------ Task data ------

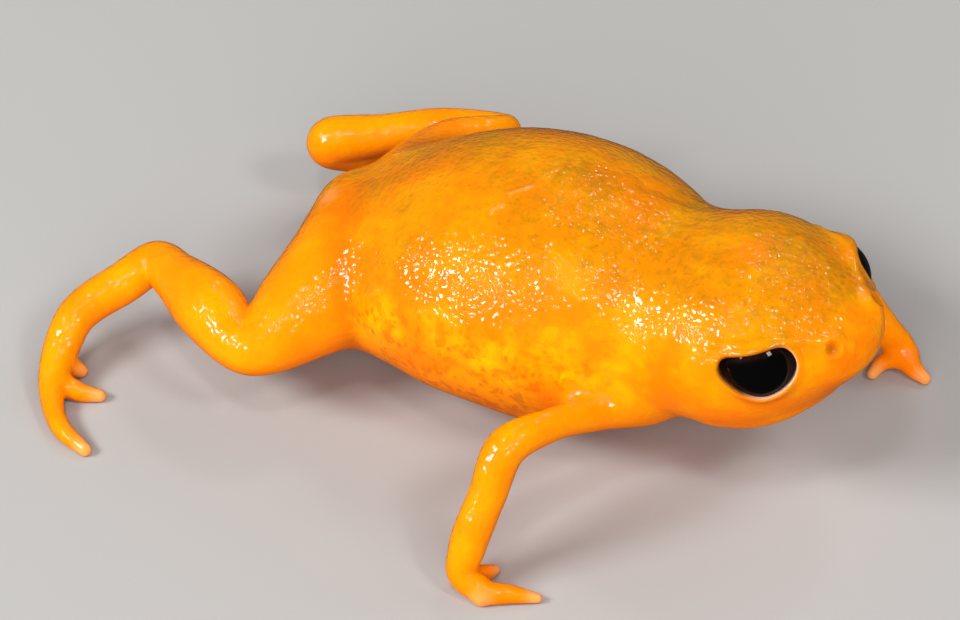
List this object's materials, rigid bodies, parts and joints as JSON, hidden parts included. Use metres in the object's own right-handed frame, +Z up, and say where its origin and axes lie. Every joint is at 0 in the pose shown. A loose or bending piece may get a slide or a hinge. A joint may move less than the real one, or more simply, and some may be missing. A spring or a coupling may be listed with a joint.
{
  "type": "brachycephalus izecksohni toadlet",
  "caption": "Life-size still model of a tiny glossy orange pumpkin toadlet in mid step, head turned to its right, belly just clear of the ground.",
  "frame": {"origin": "on the floor, under the middle of the model's outer box", "axes": "+Z up, +X along the trunk towards the snout, +Y to the animal's left"},
  "size_m": [0.017, 0.0124, 0.0053],
  "materials": {
    "skin": "wet, glossy, finely granular orange skin",
    "eye": "glossy black"
  },
  "bodies": {
    "root": {"torso": "skin", "head": "skin", "right_upper_arm": "skin", "right_forearm": "skin", "right_hand": "skin", "right_thigh": "skin", "right_shank": "skin", "right_foot": "skin", "left_upper_arm": "skin", "left_forearm": "skin", "left_hand": "skin", "left_thigh": "skin", "left_shank": "skin", "left_foot": "skin", "right_eye": "eye", "left_eye": "eye"}
  },
  "joints": []
}
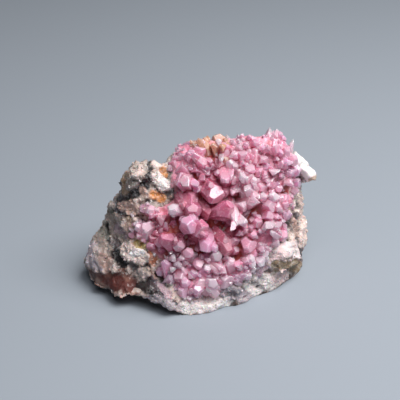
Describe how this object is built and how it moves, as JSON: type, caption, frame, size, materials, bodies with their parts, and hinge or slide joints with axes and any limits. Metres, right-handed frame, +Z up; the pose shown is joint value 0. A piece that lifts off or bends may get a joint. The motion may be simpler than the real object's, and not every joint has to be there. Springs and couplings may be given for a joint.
{
  "type": "mineral specimen",
  "caption": "Broken lump of pale and grey host rock with a druse of pink calcite crystals over its sloping front, resting on a flat foot.",
  "frame": {"origin": "middle of the bounding box at the flat foot", "axes": "+X along the specimen's longest side, to the right as its crystal face is seen, +Y from the crystal face to the back, +Z up"},
  "size_m": [0.0598, 0.0413, 0.0386],
  "materials": {
    "host_rock": "rough broken rock, mottled cream, grey and brown",
    "pink_calcite": "glossy translucent pink crystal faces"
  },
  "bodies": {
    "root": {"matrix_rock": "host_rock", "crystal_crust": "pink_calcite", "left_cluster": "pink_calcite"}
  },
  "joints": []
}
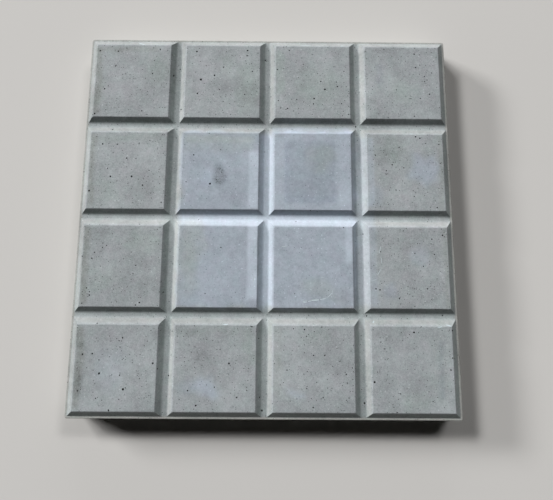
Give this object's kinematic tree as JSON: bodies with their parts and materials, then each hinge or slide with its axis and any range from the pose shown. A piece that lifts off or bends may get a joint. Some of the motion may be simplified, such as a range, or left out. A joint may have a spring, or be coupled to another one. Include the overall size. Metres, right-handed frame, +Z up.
{
  "type": "paving slab",
  "caption": "Square cast concrete paving slab with a grid of raised bevelled panels, grooves with hollow feet, a narrow rim ledge and a flat back.",
  "frame": {"origin": "centre of the back face, which lies on the bed", "axes": "+Z up out of the panelled face, +X and +Y along the slab's sides"},
  "size_m": [0.3, 0.3, 0.03],
  "materials": {
    "cast_concrete": "smooth cement skin from a plastic mould, matt with a faint gloss, with pinholes and cloudy grey mottling"
  },
  "bodies": {
    "root": {"paving_slab": "cast_concrete"}
  },
  "joints": []
}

------

Stated problem ▸
Please quote every record above exactly as it appears.

Response ▸
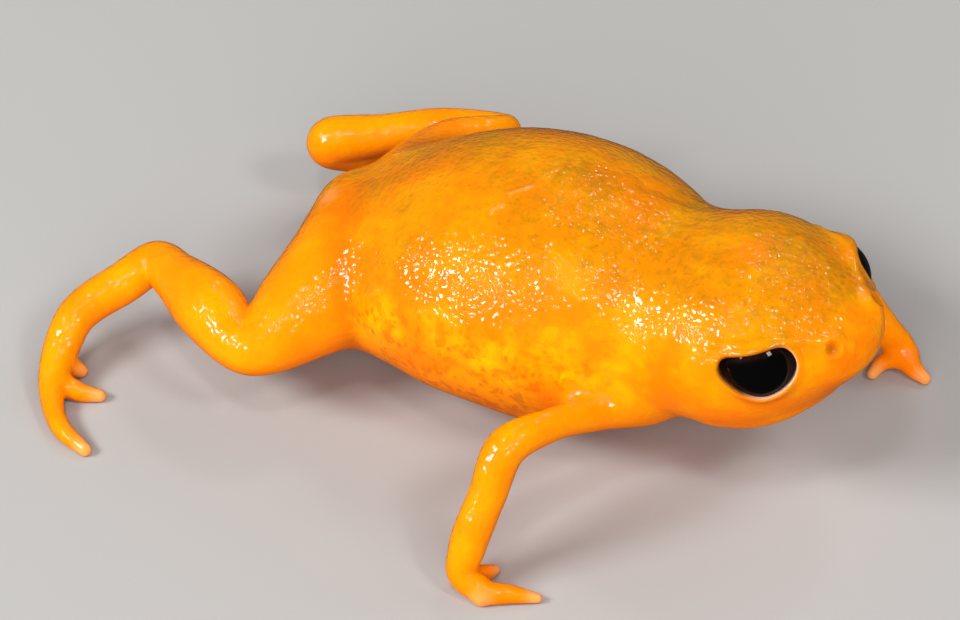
List this object's materials, rigid bodies, parts and joints as JSON, hidden parts included. Use metres in the object's own right-handed frame, +Z up, and say where its origin and axes lie. Every joint is at 0 in the pose shown. A loose or bending piece may get a slide or a hinge. A joint may move less than the real one, or more simply, and some may be missing. A spring or a coupling may be listed with a joint.
{
  "type": "brachycephalus izecksohni toadlet",
  "caption": "Life-size still model of a tiny glossy orange pumpkin toadlet in mid step, head turned to its right, belly just clear of the ground.",
  "frame": {"origin": "on the floor, under the middle of the model's outer box", "axes": "+Z up, +X along the trunk towards the snout, +Y to the animal's left"},
  "size_m": [0.017, 0.0124, 0.0053],
  "materials": {
    "skin": "wet, glossy, finely granular orange skin",
    "eye": "glossy black"
  },
  "bodies": {
    "root": {"torso": "skin", "head": "skin", "right_upper_arm": "skin", "right_forearm": "skin", "right_hand": "skin", "right_thigh": "skin", "right_shank": "skin", "right_foot": "skin", "left_upper_arm": "skin", "left_forearm": "skin", "left_hand": "skin", "left_thigh": "skin", "left_shank": "skin", "left_foot": "skin", "right_eye": "eye", "left_eye": "eye"}
  },
  "joints": []
}
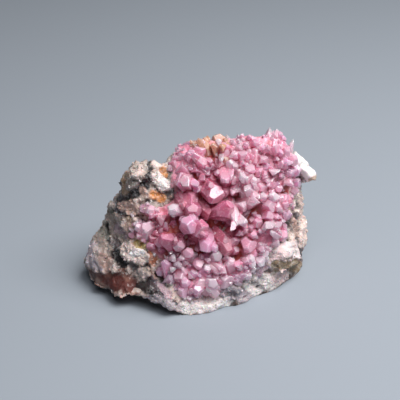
Describe how this object is built and how it moves, as JSON: type, caption, frame, size, materials, bodies with their parts, and hinge or slide joints with axes and any limits. Metres, right-handed frame, +Z up; the pose shown is joint value 0. A piece that lifts off or bends may get a joint. The motion may be simpler than the real object's, and not every joint has to be there. Springs and couplings may be given for a joint.
{
  "type": "mineral specimen",
  "caption": "Broken lump of pale and grey host rock with a druse of pink calcite crystals over its sloping front, resting on a flat foot.",
  "frame": {"origin": "middle of the bounding box at the flat foot", "axes": "+X along the specimen's longest side, to the right as its crystal face is seen, +Y from the crystal face to the back, +Z up"},
  "size_m": [0.0598, 0.0413, 0.0386],
  "materials": {
    "host_rock": "rough broken rock, mottled cream, grey and brown",
    "pink_calcite": "glossy translucent pink crystal faces"
  },
  "bodies": {
    "root": {"matrix_rock": "host_rock", "crystal_crust": "pink_calcite", "left_cluster": "pink_calcite"}
  },
  "joints": []
}
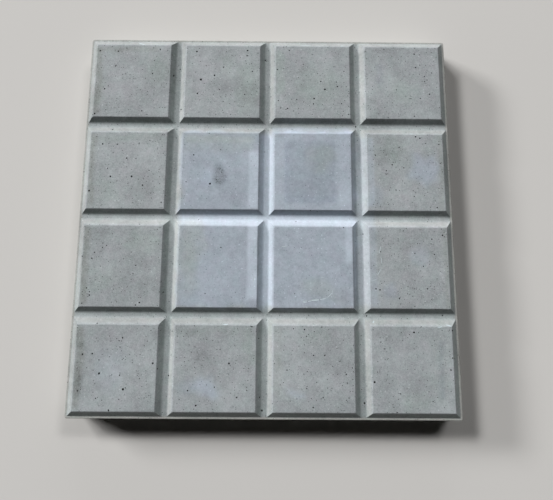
Give this object's kinematic tree as JSON: bodies with their parts and materials, then each hinge or slide with its axis and any range from the pose shown. A piece that lifts off or bends may get a joint. Some of the motion may be simplified, such as a range, or left out. A joint may have a spring, or be coupled to another one. Include the overall size. Metres, right-handed frame, +Z up.
{
  "type": "paving slab",
  "caption": "Square cast concrete paving slab with a grid of raised bevelled panels, grooves with hollow feet, a narrow rim ledge and a flat back.",
  "frame": {"origin": "centre of the back face, which lies on the bed", "axes": "+Z up out of the panelled face, +X and +Y along the slab's sides"},
  "size_m": [0.3, 0.3, 0.03],
  "materials": {
    "cast_concrete": "smooth cement skin from a plastic mould, matt with a faint gloss, with pinholes and cloudy grey mottling"
  },
  "bodies": {
    "root": {"paving_slab": "cast_concrete"}
  },
  "joints": []
}